Published: 11:16, 16 September 2020
| Updated: 11:18, 16 September 2020
New pop up cycle lanes have been slammed as a "pain in the backside" and an accident waiting to happen by disgruntled business owners and residents.
The lanes were introduced earlier this month along Milton Road, Gravesend , as part of the government's push for "active travel" in the wake of the pandemic.
It forms part of a trial by Kent County Council which has been allocated a pot of more than £8 million to invest in walking and cycling.
But the lanes have faced criticism from disgruntled local business owners who say the scheme is ill-thought out and has been introduced without notice.
Abnash Sareen runs the Bollywood Beauty Salon on Milton Road but says trade has been hit hard by the cycle path which includes fixed bollards to prevent cars from entering them.
It means his business has been unable to collect deliveries from vans stopping outside and he has been forced to make longer trips.
"It is a pain in the backside," the 62-year-old said. "Whoever came up with this idea should be inside."
"So far all the cyclists I have seen have not used the lane."
He added: "We are struggling for business as it is and then this.
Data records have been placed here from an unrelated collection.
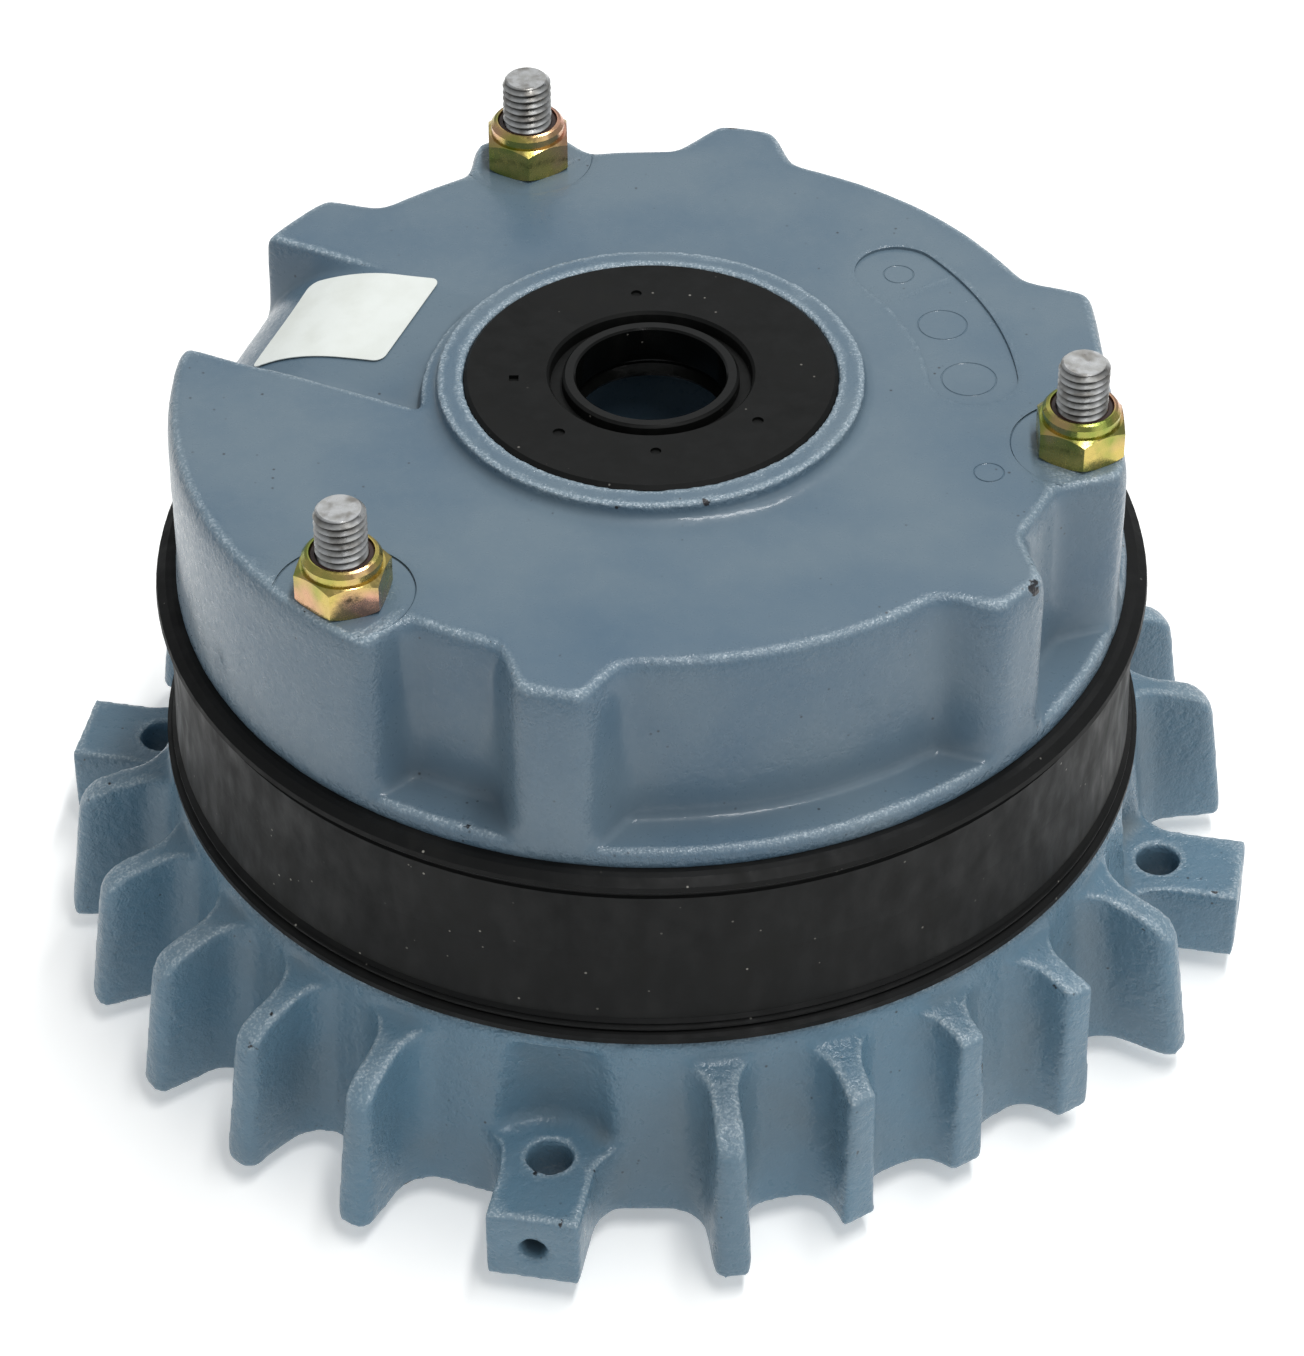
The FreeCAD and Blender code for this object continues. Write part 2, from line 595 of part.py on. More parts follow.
def nut():
    """Prevailing-torque hexagon nut with a round collar."""
    z0 = NUT_SEAT_Z
    r = NUT_AF / math.sqrt(3)
    zh = z0 + NUT_HEX_H
    zt = z0 + NUT_H
    hexa = prism([polar(r, 60 * k)[:2] for k in range(6)], z0, zh)
    limit = revolve([(0, z0), (NUT_AF / 2 + 0.1, z0), (r + 0.02, z0 + 0.55), (r + 0.02, zh - 0.75),
                     (NUT_AF / 2 - 0.1, zh), (0, zh)])
    collar = revolve([(0, zh - 1), (NUT_COLLAR_R, zh - 1), (NUT_COLLAR_R, zt - 0.8),
                      (NUT_COLLAR_R - 0.5, zt - 0.15), (NUT_COLLAR_R - 0.9, zt), (0, zt)])
    body = hexa.common(limit).fuse(collar)
    return body.cut([cyl(STUD_R, z0 - 1, z0 + NUT_H), cyl(INSERT_R, z0 + NUT_HEX_H - 0.2, z0 + NUT_H + 1)])


def insert():
    """Polyamide locking ring inside the nut's collar."""
    z0 = NUT_SEAT_Z + NUT_HEX_H - 0.2
    return revolve([(STUD_R, z0), (INSERT_R, z0), (INSERT_R, z0 + 1.9), (INSERT_R - 0.3, z0 + 2.1),
                    (STUD_R + 0.1, z0 + 2.1), (STUD_R, z0 + 2.0)])


def sealing_collar():
    """Rubber collar that closes the gap between end shield and magnet body."""
    z0 = SHOULDER_Z
    z1 = RIM_Z
    b = COLLAR_BAND_R
    lip = COLLAR_LIP_R
    return revolve([
        (SEAT_R, z0), (lip - 0.5, z0), (lip, z0 + 0.5), (lip, z0 + 1.5), (lip - 0.6, z0 + 1.9),
        (b + 0.3, z0 + 2.1), (b + 0.7, z0 + 2.6), (b + 0.7, z0 + 3.0), (b + 0.2, z0 + 3.4),
        (b + 0.6, z0 + 3.9), (b, z0 + 4.4), (b - 0.35, (z0 + z1) / 2), (b + 0.1, z1 - 4.2),
        (b - 0.3, z1 - 3.9), (b - 0.3, z1 - 3.4), (lip - 0.9, z1 - 2.7), (lip - 0.2, z1 - 1.9),
        (lip - 0.4, z1 - 1.1), (RIM_R + 1.2, z1 - 0.2), (RIM_R + 0.2, z1), (SEAT_R, z1),
    ])


def shaft_seal():
    """Rubber-covered seal ring with a raised sleeve round the shaft hole."""
    t = SEAL_TOP
    h = SEAL_HOLE_R
    b = t - SEAL_H
    return revolve([
        (h + 0.3, t - 0.2), (13.4, t - 0.2), (13.8, t - 0.6), (13.9, t - 2.2), (15.7, t - 2.2),
        (15.9, t - 0.5), (16.3, t), (SEAL_R - 0.6, t), (SEAL_R, t - 0.6), (SEAL_R, b), (15.0, b),
        (13.4, b + 1.2), (h + 0.1, b), (h - SEAL_LIP, b + 0.7), (h + 0.5, b + 2.2), (h, b + 3.4),
        (h, t - 0.5),
    ])


def paper_label():
    """Blank paper label that follows the channel's floor."""
    low = channel_floor(CHANNEL_START, 0)
    high = channel_floor(CHANNEL_START, LABEL_T)
    a, b = low[0].Vertexes[0].Point, high[0].Vertexes[0].Point
    c, d = low[1].Vertexes[1].Point, high[1].Vertexes[1].Point
    edges = low + [Part.makeLine(c, d)] + high[::-1] + [Part.makeLine(b, a)]
    skin = channel_sweep(edges, CHANNEL_BACK + CHANNEL_FRONT)
    x = LABEL_LONG / 2
    y = LABEL_WIDE / 2
    sheet = Part.makeBox(LABEL_LONG, LABEL_WIDE, 40, V(-x, -y, CROWN_Z - 30))
    sheet = rounded(sheet, [e for e in sheet.Edges if abs(e.Length - 40) < 0.01], LABEL_CORNER)
    sheet.rotate(V(0, 0, 0), Z, LABEL_TURN)
    sheet.translate(V(LABEL_D, LABEL_OFF, 0))
    return turned(skin.common(sheet), CHANNEL_AZ)


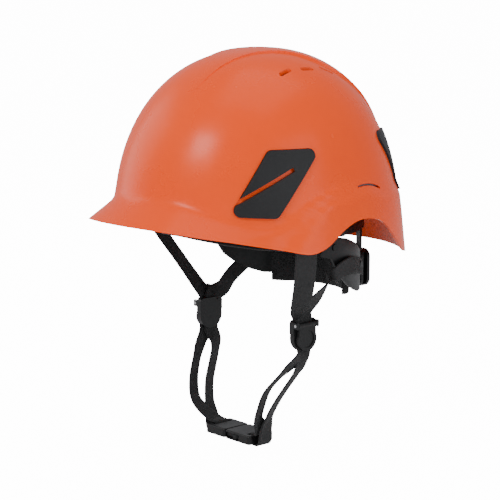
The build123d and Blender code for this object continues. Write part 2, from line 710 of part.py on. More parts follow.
def make_strap_anchors():
    """Anchor plates for the front straps inside the rim, and studs for the rear straps on the band."""
    with BuildPart() as anchors:
        for side in (1, -1):
            with BuildSketch(Plane(origin=(side * 99.6, -38, 19), z_dir=(side, -0.12, 0))):
                RectangleRounded(24, 11, 2)
            extrude(amount=2.2)
    save(anchors.part, "front_strap_anchors")
    with BuildPart() as studs:
        for side in (1, -1):
            with BuildSketch(Plane(origin=(side * 61.4, 58, -22), z_dir=(side, 0.55, 0))):
                Circle(4.5)
            extrude(amount=6.2)
    save(studs.part, "rear_strap_studs")


# ---- side adjusters ----------------------------------------------------------------------------------
def make_adjuster(name, side):
    """Frame that gathers the two straps, and the cam lever that locks them."""
    middle_z = (ADJUSTER_TOP + ADJUSTER_BOTTOM) / 2
    height = ADJUSTER_TOP - ADJUSTER_BOTTOM
    face = Plane(origin=(side * (ADJUSTER_X - ADJUSTER_WALL / 2), 0, 0), x_dir=(0, side, 0), z_dir=(side, 0, 0))
    top = ADJUSTER_WALL
    with BuildPart() as frame:
        with BuildSketch(face):
            with Locations((side * ADJUSTER_Y, ADJUSTER_TOP - height / 4)):
                RectangleRounded(2 * ADJUSTER_HALF_WIDTH, height / 2, 3.5)
            with Locations((side * ADJUSTER_Y, ADJUSTER_BOTTOM + ADJUSTER_ROUND)):
                Circle(ADJUSTER_ROUND)
        extrude(amount=ADJUSTER_WALL)
        with BuildSketch(face.offset(top)):
            with Locations((side * ADJUSTER_Y, LEVER_PIN_Z)):
                with Locations((ADJUSTER_HALF_WIDTH - 1.5, 0), (1.5 - ADJUSTER_HALF_WIDTH, 0)):
                    RectangleRounded(3, 6, 1)
        extrude(amount=4.4)
        with BuildSketch(face.offset(top)):
            with Locations((side * ADJUSTER_Y, middle_z)):
                with GridLocations(1, 3.4, 1, 5):
                    Rectangle(2 * ADJUSTER_HALF_WIDTH - 11, 1.2)
        extrude(amount=0.7)
        pin_axis = Plane(origin=(side * (ADJUSTER_X + top / 2 + 2.3), ADJUSTER_Y - 20, LEVER_PIN_Z),
                         x_dir=(1, 0, 0), z_dir=(0, 1, 0))
        with BuildSketch(pin_axis):
            Circle(LEVER_PIN_RADIUS)
        extrude(amount=40, mode=Mode.SUBTRACT)
    save(frame.part, "adjuster_frame_" + name)
    with BuildPart() as pin:
        with BuildSketch(Plane(origin=(side * (ADJUSTER_X + top / 2 + 2.3), ADJUSTER_Y - ADJUSTER_HALF_WIDTH,
                                       LEVER_PIN_Z), x_dir=(1, 0, 0), z_dir=(0, 1, 0))):
            Circle(LEVER_PIN_RADIUS)
        extrude(amount=2 * ADJUSTER_HALF_WIDTH)
    save(pin.part, "adjuster_pin_" + name)
    reach = 0.35
    lever_face = face.offset(top + 1.0)
    with BuildPart() as lever:
        with BuildSketch(lever_face):
            with Locations((side * ADJUSTER_Y, LEVER_DISC_Z)):
                Circle(LEVER_RADIUS)
            with Locations((side * ADJUSTER_Y, (LEVER_PIN_Z + middle_z) / 2)):
                Rectangle(2 * (ADJUSTER_HALF_WIDTH - 3.4), LEVER_PIN_Z - middle_z + 1)
        extrude(amount=3.0)
        with BuildSketch(Plane(origin=(side * (ADJUSTER_X + top / 2 + 2.3), ADJUSTER_Y - ADJUSTER_HALF_WIDTH
                                       + 3.0 + reach, LEVER_PIN_Z), x_dir=(1, 0, 0), z_dir=(0, 1, 0))):
            Circle(2.2)
        extrude(amount=2 * (ADJUSTER_HALF_WIDTH - 3.0 - reach))
        with BuildSketch(lever_face.offset(3.0)):
            with Locations((side * ADJUSTER_Y, LEVER_DISC_Z)):
                Circle(LEVER_RADIUS - 3)
        extrude(amount=-0.8, mode=Mode.SUBTRACT)
        with BuildSketch(pin_axis):
            Circle(LEVER_PIN_RADIUS + RUNNING_GAP)
        extrude(amount=40, mode=Mode.SUBTRACT)
    save(lever.part, "adjuster_lever_" + name)


# ---- chin buckle -------------------------------------------------------------------------------------
def buckle_box(x0, x1, half_width, half_height):
    return block(x0, x1, BUCKLE_Y - half_width, BUCKLE_Y + half_width, BUCKLE_Z - half_height,
                 BUCKLE_Z + half_height)


def make_buckle():
    half = BUCKLE_HEIGHT / 2
    wide = BUCKLE_HALF_WIDTH
    slot_start = 18.5
    socket_body = buckle_box(BUCKLE_MOUTH, BUCKLE_END, wide, half)
    mouth = buckle_box(BUCKLE_MOUTH - 1, slot_start - 3, wide + 1, half - BUCKLE_WALL)
    socket_slot = buckle_box(slot_start + 2, BUCKLE_END - 4, wide - 4.5, half + 1)
    with BuildPart() as socket:
        add(socket_body)
        fillet(socket.edges().filter_by(Axis.Z), 3.0)
        fillet(socket.edges().group_by(Axis.Z)[0] + socket.edges().group_by(Axis.Z)[-1], 1.2)
        add(mouth, mode=Mode.SUBTRACT)
        add(socket_slot, mode=Mode.SUBTRACT)
    save(socket.part, "buckle_socket")
    plug_body = buckle_box(-BUCKLE_END, BUCKLE_MOUTH - PRONG_GAP, wide, half)
    plug_slot = buckle_box(-BUCKLE_END + 4, -slot_start - 2, wide - 4.5, half + 1)
    tongue = buckle_box(BUCKLE_MOUTH - PRONG_GAP - 0.5, slot_start - 6, 3.0, half - BUCKLE_WALL - PRONG_GAP)
    seats = []
    for side in (1, -1):
        y = BUCKLE_Y + side * 10.25
        seats.append(block(BUCKLE_MOUTH - 6, BUCKLE_MOUTH + 1, y - 2.2, y + 2.2, BUCKLE_Z - 2.2, BUCKLE_Z + 2.2))
    with BuildPart() as plug:
        add(plug_body)
        fillet(plug.edges().filter_by(Axis.Z), 3.0)
        fillet(plug.edges().group_by(Axis.Z)[0] + plug.edges().group_by(Axis.Z)[-1], 1.2)
        add(plug_slot, mode=Mode.SUBTRACT)
        add(tongue)
        for seat in seats:
            add(seat, mode=Mode.SUBTRACT)
    save(plug.part, "buckle_plug")
    for name, side in (("front", -1), ("back", 1)):
        arm = [(BUCKLE_MOUTH - 4, 8.9), (BUCKLE_MOUTH - 4, 11.6), (6, 11.6), (7.5, 14.2), (11, 14.2),
               (14.5, 9.6), (14.5, 8.6), (8, 8.9)]
        with BuildPart() as prong:
            with BuildSketch(Plane.XY.offset(BUCKLE_Z - 1.9)):
                with BuildLine():
                    Polyline(*[(x, BUCKLE_Y + side * y) for x, y in arm], close=True)
                make_face()
            extrude(amount=3.8)
            fillet(prong.edges().filter_by(Axis.Z).group_by(Axis.X)[0], 1.0)
        save(prong.part, "buckle_prong_" + name)


os.makedirs("parts", exist_ok=True)
make_shell()
make_lamp_clips()
make_liner()
make_front_band()
make_brow_pad()
make_rear_bands()
make_band_studs()
make_cradle_arms()
make_arm_anchors()
make_housing()
make_knob()
make_pinion()
make_racks()
make_nape_pad()
make_crown_straps()
make_crown_keys()
make_straps()
make_strap_anchors()
for label, hand in (("left", 1), ("right", -1)):
    make_adjuster(label, hand)
make_buckle()
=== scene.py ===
# %% [markdown]
# # Arborist helmet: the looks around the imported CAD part
#
# The CAD part gives every hard piece. This script adds the woven chin straps, the crown webbing,
# the padded brow and nape pads, their seams and stitches, and all materials, lights and the camera.
# Lengths are in metres. +Z is up, -Y is the front of the helmet.

# %%
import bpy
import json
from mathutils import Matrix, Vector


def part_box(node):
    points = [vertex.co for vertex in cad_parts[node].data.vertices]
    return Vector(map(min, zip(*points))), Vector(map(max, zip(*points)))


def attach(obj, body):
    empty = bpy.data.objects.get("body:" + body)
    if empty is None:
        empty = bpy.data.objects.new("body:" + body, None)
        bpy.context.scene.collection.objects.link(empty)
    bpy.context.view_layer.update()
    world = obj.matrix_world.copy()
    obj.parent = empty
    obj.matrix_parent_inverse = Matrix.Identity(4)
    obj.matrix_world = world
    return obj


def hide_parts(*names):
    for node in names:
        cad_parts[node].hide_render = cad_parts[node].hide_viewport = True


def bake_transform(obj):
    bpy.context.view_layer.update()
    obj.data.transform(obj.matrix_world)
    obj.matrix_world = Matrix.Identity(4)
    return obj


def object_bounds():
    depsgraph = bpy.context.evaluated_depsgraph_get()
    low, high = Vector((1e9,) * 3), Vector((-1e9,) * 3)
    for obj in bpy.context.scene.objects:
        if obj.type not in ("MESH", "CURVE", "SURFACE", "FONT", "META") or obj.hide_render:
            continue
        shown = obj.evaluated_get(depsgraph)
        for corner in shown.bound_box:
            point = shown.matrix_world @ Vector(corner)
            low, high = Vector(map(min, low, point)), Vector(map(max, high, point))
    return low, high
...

All of it has come as a surprise – it is absolutely horrible."
The cycle lanes have restricted the width of the roads but are intended to allow for free flowing traffic in both directions.
However, Mr Sareen believes the new measures have made the road layout more dangerous near the busy clocktower turning.
This, he says, is because lots of articulated lorries and HGVs who use the road now swing into the opposite lane to avoid the new cycle lanes.
"It is dangerous for the traffic. They are going halfway across the other side.
"It is only a matter of time before there is an accident," he added.
Iris Smith, owner of TJ's pub on the corner of Milton Road, says her business has also been "significantly impacted" and that "there was no consultation whatsoever".
She can no longer access deliveries outside and said the nearest route is over a weight restricted bridge.
"I don't think the intention was to cause this much disruption," Iris said, but added without clear access and support businesses like hers would fold under the pressure.
The pub landlord hastened to add she was not against the idea of a cycle lane in principle, and even thought it might help prevent people cycling on the pavement if designed correctly.
But Iris criticised the posts as ill thought out, adding "at the very least people should have looked at Google maps".
"Traffic is already difficult enough without making the road narrower," she said.
"Hopefully they will have taken some time to review the system and then take some of these out".
The scheme is being introduced through an experimental traffic order and a consultation will run afterwards to decide whether to make them permanent.
The first round of funding amounts to £1.6 million with the remainder dependent on this first round being spent within eight weeks.
A second wave of schemes across Kent will be dependent on the government’s decision to award further funding and a submission has already been made with further schemes to be be announced once funding has been confirmed.
Meanwhile new cycle routes have been put in place through Albion Terrace and Norfolk Road.
Road closures will be put in place from Monday for 18 months to prevent through traffic "because of Covid-19 measures".
Residents were enraged to find wooden planters have already popped up overnight blocking access in and out of the area and on Monday the boxes were forcibly removed.
One neighbour, who did not wish to be named, said: "If the council did block the road again, I’m sure it will be removed by local residents again."
Local resident John Colfer hit out at the "sheer madness" of the scheme.
The 64-year-old helps manage the emergency service barrier on Prospect Grove at the junction of Norfolk Road and has raised concerns with local authorities over access for blue light vehicles and waste removal services.
"Al these cycle lanes appeared over night, nobody knew anything about them," he said.
"This will have a major effect on the traffic in the area, on top of the troubles we already have, and especially at peak times.
"We will no doubt have many vehicles using the width restrictions at the junction of Canal Road and Prospect Grove as a short cut to avoid the delays, even if it means driving through the number of no entry signs and width restrictions the wrong way."
John added neighbours had already been getting in touch with him as several had found themselves stuck at the barriers while attempting to navigate the new road layout.
It has come a huge frustration to Riverside ward residents who John says have worked tirelessly to resolve past obstructions.
Access for bin men was also identified as a potential stress factor with rubbish trucks likely to be forced to reverse up and down Norfolk Road and carry out manual collections.
Parents who would usually park to pick up children from the Chantry Community Academy will also have to stop elsewhere.
John added this could result in them obstructing other residents and vehicles trying to pass through.
Kent County Council were contacted for comment.